Holloway received commitments from five other players in the transfer portal: Tray Jackson (Missouri), Al-Amir Dawes (Clemson), Dre Davis (Louisville), Femi Odukale (Pittsburgh) and Abdou Ndiaye (Illinois State). The Pirates also added a trio of three-star true freshmen: Jaquan Sanders, Tae Davis and Jaquan Harris. The roster has six guards, six forwards and one combo – just the way Holloway likes it.

“When you get the opportunity to play in the NCAA Tournament and make the run that we made into the Elite Eight, to me, I’m hungry now,” he said. “Now I want the Final Four, I want the national championship. That’s the goal. The goal is to keep building.”

Seton Hall, led by point guard Kadary Richmond, who transferred from Syracuse before last season, was seventh in the Big East preseason coaches’ poll. Richmond, who averaged 8.8 points, 4.1 assists, 3.6 rebounds and 1.7 steals in 25.9 minutes per game last season, was an all-Big East second-team pick.

Seton Hall hosts St. Peter’s at noon on Nov. 12 at the Prudential Center – a game with less significance because of the changeover, but a meaningful one nonetheless.

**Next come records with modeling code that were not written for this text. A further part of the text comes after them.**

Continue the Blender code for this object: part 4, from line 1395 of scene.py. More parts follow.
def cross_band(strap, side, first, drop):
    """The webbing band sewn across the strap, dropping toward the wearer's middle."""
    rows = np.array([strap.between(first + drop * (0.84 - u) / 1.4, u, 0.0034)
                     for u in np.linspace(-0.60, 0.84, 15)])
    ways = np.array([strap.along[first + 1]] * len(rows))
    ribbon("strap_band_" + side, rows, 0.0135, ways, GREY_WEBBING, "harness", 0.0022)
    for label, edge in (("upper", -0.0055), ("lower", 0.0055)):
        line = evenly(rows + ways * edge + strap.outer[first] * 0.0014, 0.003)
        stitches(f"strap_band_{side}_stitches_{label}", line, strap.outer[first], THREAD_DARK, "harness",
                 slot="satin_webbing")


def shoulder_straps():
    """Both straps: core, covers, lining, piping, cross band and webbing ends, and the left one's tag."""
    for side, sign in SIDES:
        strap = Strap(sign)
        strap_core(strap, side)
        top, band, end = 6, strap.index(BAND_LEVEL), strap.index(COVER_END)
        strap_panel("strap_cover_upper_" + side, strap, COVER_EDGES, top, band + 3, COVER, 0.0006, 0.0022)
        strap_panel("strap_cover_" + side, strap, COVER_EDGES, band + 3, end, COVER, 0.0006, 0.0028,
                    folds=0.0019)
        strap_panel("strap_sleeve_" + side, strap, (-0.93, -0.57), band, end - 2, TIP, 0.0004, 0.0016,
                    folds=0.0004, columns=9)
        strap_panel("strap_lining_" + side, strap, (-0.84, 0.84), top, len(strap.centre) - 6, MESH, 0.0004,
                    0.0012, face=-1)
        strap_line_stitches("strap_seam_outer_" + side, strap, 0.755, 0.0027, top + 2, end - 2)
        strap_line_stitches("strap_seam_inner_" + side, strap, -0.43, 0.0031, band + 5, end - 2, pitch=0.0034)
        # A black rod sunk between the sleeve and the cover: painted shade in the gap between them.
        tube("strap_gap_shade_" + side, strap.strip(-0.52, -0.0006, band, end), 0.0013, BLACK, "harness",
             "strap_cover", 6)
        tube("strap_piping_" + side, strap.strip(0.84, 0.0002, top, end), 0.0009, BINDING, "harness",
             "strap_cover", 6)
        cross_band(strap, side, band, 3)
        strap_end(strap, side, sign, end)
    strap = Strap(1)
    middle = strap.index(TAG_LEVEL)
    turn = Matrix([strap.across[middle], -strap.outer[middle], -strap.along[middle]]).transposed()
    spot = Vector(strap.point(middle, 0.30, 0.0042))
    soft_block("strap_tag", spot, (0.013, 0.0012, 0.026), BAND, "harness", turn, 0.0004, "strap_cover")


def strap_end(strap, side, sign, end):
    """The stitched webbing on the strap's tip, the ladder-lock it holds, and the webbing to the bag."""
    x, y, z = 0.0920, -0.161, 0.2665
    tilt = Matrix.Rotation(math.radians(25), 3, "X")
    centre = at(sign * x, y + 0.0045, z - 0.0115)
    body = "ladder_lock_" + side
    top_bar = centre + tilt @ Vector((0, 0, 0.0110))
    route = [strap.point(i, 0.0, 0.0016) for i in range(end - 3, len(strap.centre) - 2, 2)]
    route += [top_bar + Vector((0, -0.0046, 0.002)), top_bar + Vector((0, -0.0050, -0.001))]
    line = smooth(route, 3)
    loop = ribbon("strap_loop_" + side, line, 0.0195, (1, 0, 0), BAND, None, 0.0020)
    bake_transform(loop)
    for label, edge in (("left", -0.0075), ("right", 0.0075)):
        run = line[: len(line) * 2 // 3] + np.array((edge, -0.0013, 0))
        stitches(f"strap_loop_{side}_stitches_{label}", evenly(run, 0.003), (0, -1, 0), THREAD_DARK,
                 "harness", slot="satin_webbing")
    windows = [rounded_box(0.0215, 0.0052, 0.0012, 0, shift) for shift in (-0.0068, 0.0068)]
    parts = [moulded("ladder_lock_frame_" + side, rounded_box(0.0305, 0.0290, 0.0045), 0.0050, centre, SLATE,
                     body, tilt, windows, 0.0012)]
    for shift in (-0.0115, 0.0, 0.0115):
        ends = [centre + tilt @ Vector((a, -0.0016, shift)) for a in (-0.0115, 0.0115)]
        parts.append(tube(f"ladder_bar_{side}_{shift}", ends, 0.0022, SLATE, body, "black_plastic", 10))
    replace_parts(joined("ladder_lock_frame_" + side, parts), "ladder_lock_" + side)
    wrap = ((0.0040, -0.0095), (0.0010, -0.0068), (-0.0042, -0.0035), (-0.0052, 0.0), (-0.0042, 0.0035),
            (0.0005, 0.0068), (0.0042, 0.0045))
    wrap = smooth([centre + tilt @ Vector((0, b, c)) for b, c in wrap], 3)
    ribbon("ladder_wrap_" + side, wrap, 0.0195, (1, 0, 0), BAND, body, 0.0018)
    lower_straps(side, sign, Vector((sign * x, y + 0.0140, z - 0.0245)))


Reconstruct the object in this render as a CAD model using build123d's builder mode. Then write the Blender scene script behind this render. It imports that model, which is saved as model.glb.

With a new beginning at a place with loads of personal history, Holloway hopes to work the same magic 30 minutes west.

“I love his old school values as a coach,” Hurley said. “He’s got an incredibly high standard. I coach the same way. I think we mirror a lot of the way we go about our job. We’re old school, we set high standards for how we’re going to practice and how our guys are going to carry themselves on and off the court. We’re not the easiest people to play for, but I think we make our players better and we build character and we win a lot of games.”